GIVEN REQUEST:
Exactly reproduce each line of the listing that follows.

DATA:
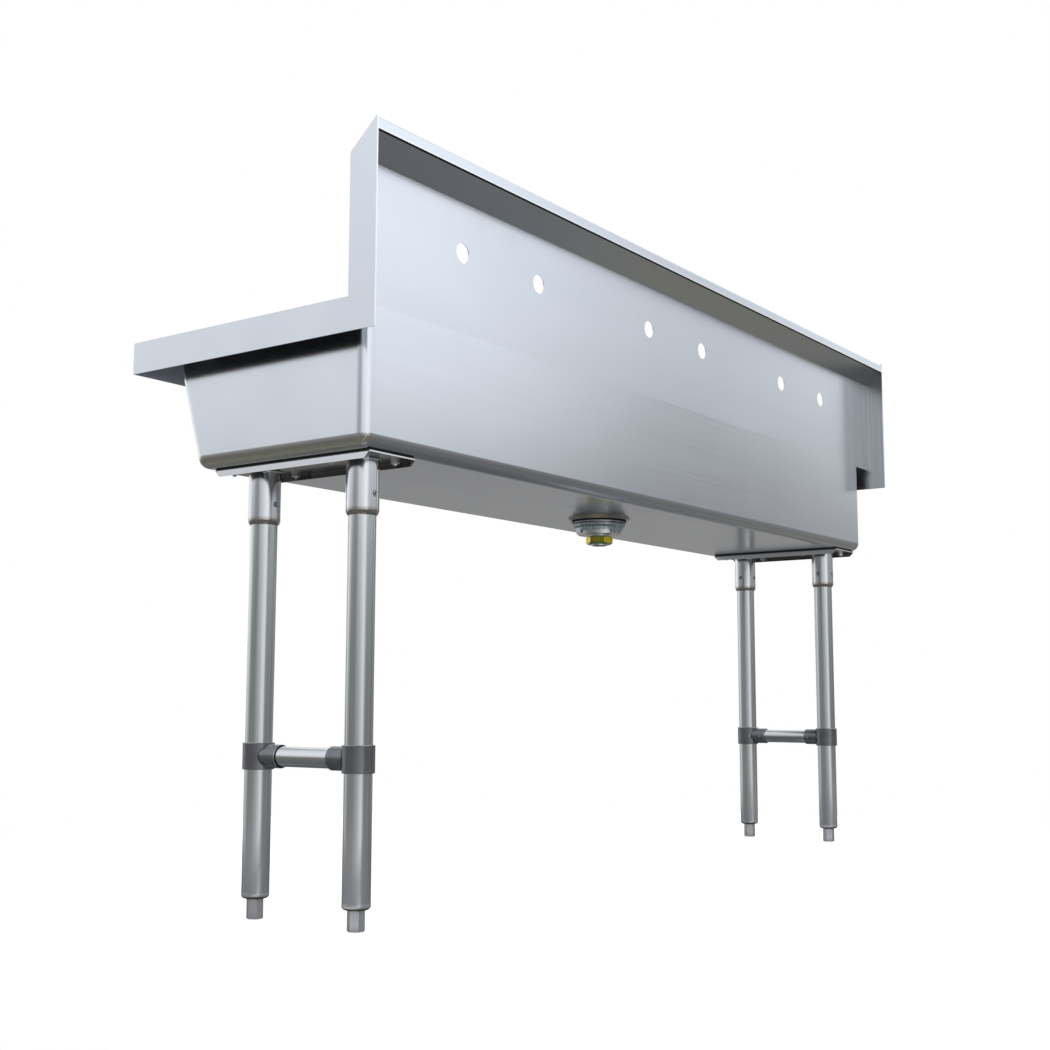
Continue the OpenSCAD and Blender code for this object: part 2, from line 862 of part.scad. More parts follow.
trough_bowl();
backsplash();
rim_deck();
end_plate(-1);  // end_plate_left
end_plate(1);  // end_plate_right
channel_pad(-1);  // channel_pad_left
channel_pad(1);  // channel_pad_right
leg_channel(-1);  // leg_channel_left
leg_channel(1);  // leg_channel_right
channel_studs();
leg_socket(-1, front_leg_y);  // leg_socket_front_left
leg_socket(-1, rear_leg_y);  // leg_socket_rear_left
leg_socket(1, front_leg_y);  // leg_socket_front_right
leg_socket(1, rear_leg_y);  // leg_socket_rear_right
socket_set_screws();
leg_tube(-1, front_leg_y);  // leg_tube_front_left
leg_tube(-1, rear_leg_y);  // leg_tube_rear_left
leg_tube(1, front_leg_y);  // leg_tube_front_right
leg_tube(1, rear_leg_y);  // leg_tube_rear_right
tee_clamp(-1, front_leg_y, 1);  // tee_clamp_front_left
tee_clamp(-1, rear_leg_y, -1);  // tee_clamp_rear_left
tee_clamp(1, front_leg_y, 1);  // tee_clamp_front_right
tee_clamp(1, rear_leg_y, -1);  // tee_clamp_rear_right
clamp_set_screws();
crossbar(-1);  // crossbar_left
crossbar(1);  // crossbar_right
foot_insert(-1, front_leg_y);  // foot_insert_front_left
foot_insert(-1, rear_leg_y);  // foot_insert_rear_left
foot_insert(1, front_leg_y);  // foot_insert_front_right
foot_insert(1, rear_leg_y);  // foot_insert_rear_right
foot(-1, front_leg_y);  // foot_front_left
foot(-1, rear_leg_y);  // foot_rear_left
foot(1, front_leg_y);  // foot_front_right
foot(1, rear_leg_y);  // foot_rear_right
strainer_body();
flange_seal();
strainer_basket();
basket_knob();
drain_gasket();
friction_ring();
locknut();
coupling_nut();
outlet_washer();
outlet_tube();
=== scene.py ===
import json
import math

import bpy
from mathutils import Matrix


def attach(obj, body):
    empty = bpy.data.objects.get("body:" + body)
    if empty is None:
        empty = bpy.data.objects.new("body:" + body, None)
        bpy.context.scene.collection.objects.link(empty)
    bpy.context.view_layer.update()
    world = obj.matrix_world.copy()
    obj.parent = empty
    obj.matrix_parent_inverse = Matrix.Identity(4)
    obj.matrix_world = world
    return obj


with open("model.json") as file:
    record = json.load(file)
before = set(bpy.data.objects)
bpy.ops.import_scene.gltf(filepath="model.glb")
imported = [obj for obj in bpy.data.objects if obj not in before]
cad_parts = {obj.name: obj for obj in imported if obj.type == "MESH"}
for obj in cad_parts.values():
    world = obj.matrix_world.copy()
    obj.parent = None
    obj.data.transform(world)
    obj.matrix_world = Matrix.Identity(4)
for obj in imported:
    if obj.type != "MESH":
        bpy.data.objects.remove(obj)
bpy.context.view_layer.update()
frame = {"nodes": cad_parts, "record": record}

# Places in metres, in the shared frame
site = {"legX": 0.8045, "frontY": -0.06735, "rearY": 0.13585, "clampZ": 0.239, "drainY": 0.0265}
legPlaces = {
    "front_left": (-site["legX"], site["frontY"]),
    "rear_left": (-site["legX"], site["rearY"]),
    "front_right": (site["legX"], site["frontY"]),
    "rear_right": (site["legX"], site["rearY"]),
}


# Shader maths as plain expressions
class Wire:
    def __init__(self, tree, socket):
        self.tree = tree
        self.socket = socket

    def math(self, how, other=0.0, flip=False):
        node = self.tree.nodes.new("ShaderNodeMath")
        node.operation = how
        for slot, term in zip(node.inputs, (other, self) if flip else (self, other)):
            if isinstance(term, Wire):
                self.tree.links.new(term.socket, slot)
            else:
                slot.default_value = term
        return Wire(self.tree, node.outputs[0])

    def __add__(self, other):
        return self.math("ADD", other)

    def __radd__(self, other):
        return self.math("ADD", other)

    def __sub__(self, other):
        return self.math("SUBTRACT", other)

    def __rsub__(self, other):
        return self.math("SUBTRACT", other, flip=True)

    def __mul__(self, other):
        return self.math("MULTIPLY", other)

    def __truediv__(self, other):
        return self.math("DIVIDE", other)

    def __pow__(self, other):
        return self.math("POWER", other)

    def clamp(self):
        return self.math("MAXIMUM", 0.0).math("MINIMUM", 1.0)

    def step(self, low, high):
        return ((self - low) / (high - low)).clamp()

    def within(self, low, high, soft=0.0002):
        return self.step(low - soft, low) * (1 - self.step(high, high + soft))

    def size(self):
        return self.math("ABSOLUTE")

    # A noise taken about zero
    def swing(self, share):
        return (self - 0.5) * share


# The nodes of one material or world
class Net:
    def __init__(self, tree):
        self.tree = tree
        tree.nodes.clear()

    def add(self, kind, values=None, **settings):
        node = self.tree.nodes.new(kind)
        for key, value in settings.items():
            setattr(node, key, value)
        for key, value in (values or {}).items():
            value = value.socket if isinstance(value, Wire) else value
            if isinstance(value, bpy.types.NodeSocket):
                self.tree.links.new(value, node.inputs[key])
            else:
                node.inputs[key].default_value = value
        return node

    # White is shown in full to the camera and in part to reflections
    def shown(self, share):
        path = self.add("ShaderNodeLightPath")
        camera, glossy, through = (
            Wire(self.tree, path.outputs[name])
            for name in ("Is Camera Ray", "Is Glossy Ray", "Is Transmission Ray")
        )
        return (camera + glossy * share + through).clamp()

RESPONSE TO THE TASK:
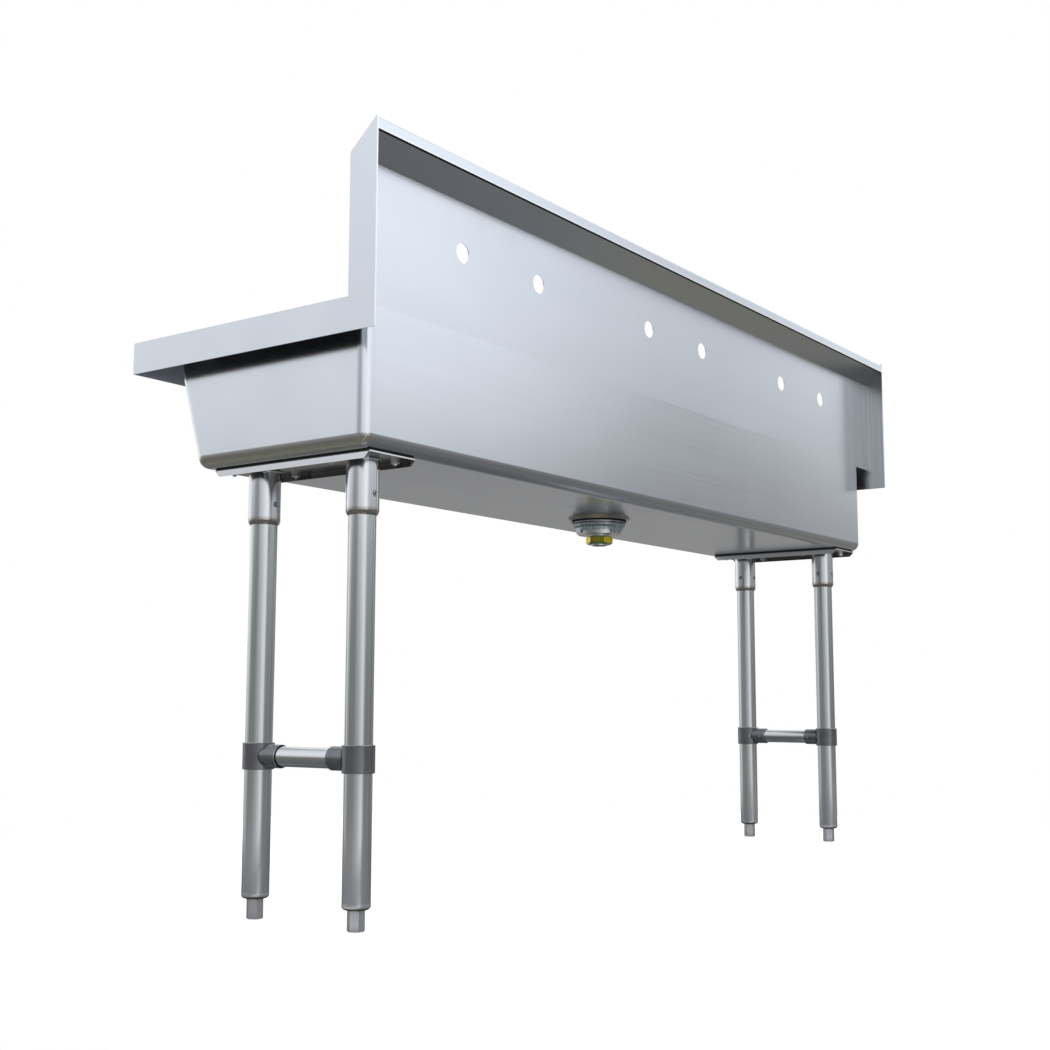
Continue the OpenSCAD and Blender code for this object: part 2, from line 862 of part.scad. More parts follow.
trough_bowl();
backsplash();
rim_deck();
end_plate(-1);  // end_plate_left
end_plate(1);  // end_plate_right
channel_pad(-1);  // channel_pad_left
channel_pad(1);  // channel_pad_right
leg_channel(-1);  // leg_channel_left
leg_channel(1);  // leg_channel_right
channel_studs();
leg_socket(-1, front_leg_y);  // leg_socket_front_left
leg_socket(-1, rear_leg_y);  // leg_socket_rear_left
leg_socket(1, front_leg_y);  // leg_socket_front_right
leg_socket(1, rear_leg_y);  // leg_socket_rear_right
socket_set_screws();
leg_tube(-1, front_leg_y);  // leg_tube_front_left
leg_tube(-1, rear_leg_y);  // leg_tube_rear_left
leg_tube(1, front_leg_y);  // leg_tube_front_right
leg_tube(1, rear_leg_y);  // leg_tube_rear_right
tee_clamp(-1, front_leg_y, 1);  // tee_clamp_front_left
tee_clamp(-1, rear_leg_y, -1);  // tee_clamp_rear_left
tee_clamp(1, front_leg_y, 1);  // tee_clamp_front_right
tee_clamp(1, rear_leg_y, -1);  // tee_clamp_rear_right
clamp_set_screws();
crossbar(-1);  // crossbar_left
crossbar(1);  // crossbar_right
foot_insert(-1, front_leg_y);  // foot_insert_front_left
foot_insert(-1, rear_leg_y);  // foot_insert_rear_left
foot_insert(1, front_leg_y);  // foot_insert_front_right
foot_insert(1, rear_leg_y);  // foot_insert_rear_right
foot(-1, front_leg_y);  // foot_front_left
foot(-1, rear_leg_y);  // foot_rear_left
foot(1, front_leg_y);  // foot_front_right
foot(1, rear_leg_y);  // foot_rear_right
strainer_body();
flange_seal();
strainer_basket();
basket_knob();
drain_gasket();
friction_ring();
locknut();
coupling_nut();
outlet_washer();
outlet_tube();
=== scene.py ===
import json
import math

import bpy
from mathutils import Matrix


def attach(obj, body):
    empty = bpy.data.objects.get("body:" + body)
    if empty is None:
        empty = bpy.data.objects.new("body:" + body, None)
        bpy.context.scene.collection.objects.link(empty)
    bpy.context.view_layer.update()
    world = obj.matrix_world.copy()
    obj.parent = empty
    obj.matrix_parent_inverse = Matrix.Identity(4)
    obj.matrix_world = world
    return obj


with open("model.json") as file:
    record = json.load(file)
before = set(bpy.data.objects)
bpy.ops.import_scene.gltf(filepath="model.glb")
imported = [obj for obj in bpy.data.objects if obj not in before]
cad_parts = {obj.name: obj for obj in imported if obj.type == "MESH"}
for obj in cad_parts.values():
    world = obj.matrix_world.copy()
    obj.parent = None
    obj.data.transform(world)
    obj.matrix_world = Matrix.Identity(4)
for obj in imported:
    if obj.type != "MESH":
        bpy.data.objects.remove(obj)
bpy.context.view_layer.update()
frame = {"nodes": cad_parts, "record": record}

# Places in metres, in the shared frame
site = {"legX": 0.8045, "frontY": -0.06735, "rearY": 0.13585, "clampZ": 0.239, "drainY": 0.0265}
legPlaces = {
    "front_left": (-site["legX"], site["frontY"]),
    "rear_left": (-site["legX"], site["rearY"]),
    "front_right": (site["legX"], site["frontY"]),
    "rear_right": (site["legX"], site["rearY"]),
}


# Shader maths as plain expressions
class Wire:
    def __init__(self, tree, socket):
        self.tree = tree
        self.socket = socket

    def math(self, how, other=0.0, flip=False):
        node = self.tree.nodes.new("ShaderNodeMath")
        node.operation = how
        for slot, term in zip(node.inputs, (other, self) if flip else (self, other)):
            if isinstance(term, Wire):
                self.tree.links.new(term.socket, slot)
            else:
                slot.default_value = term
        return Wire(self.tree, node.outputs[0])

    def __add__(self, other):
        return self.math("ADD", other)

    def __radd__(self, other):
        return self.math("ADD", other)

    def __sub__(self, other):
        return self.math("SUBTRACT", other)

    def __rsub__(self, other):
        return self.math("SUBTRACT", other, flip=True)

    def __mul__(self, other):
        return self.math("MULTIPLY", other)

    def __truediv__(self, other):
        return self.math("DIVIDE", other)

    def __pow__(self, other):
        return self.math("POWER", other)

    def clamp(self):
        return self.math("MAXIMUM", 0.0).math("MINIMUM", 1.0)

    def step(self, low, high):
        return ((self - low) / (high - low)).clamp()

    def within(self, low, high, soft=0.0002):
        return self.step(low - soft, low) * (1 - self.step(high, high + soft))

    def size(self):
        return self.math("ABSOLUTE")

    # A noise taken about zero
    def swing(self, share):
        return (self - 0.5) * share


# The nodes of one material or world
class Net:
    def __init__(self, tree):
        self.tree = tree
        tree.nodes.clear()

    def add(self, kind, values=None, **settings):
        node = self.tree.nodes.new(kind)
        for key, value in settings.items():
            setattr(node, key, value)
        for key, value in (values or {}).items():
            value = value.socket if isinstance(value, Wire) else value
            if isinstance(value, bpy.types.NodeSocket):
                self.tree.links.new(value, node.inputs[key])
            else:
                node.inputs[key].default_value = value
        return node

    # White is shown in full to the camera and in part to reflections
    def shown(self, share):
        path = self.add("ShaderNodeLightPath")
        camera, glossy, through = (
            Wire(self.tree, path.outputs[name])
            for name in ("Is Camera Ray", "Is Glossy Ray", "Is Transmission Ray")
        )
        return (camera + glossy * share + through).clamp()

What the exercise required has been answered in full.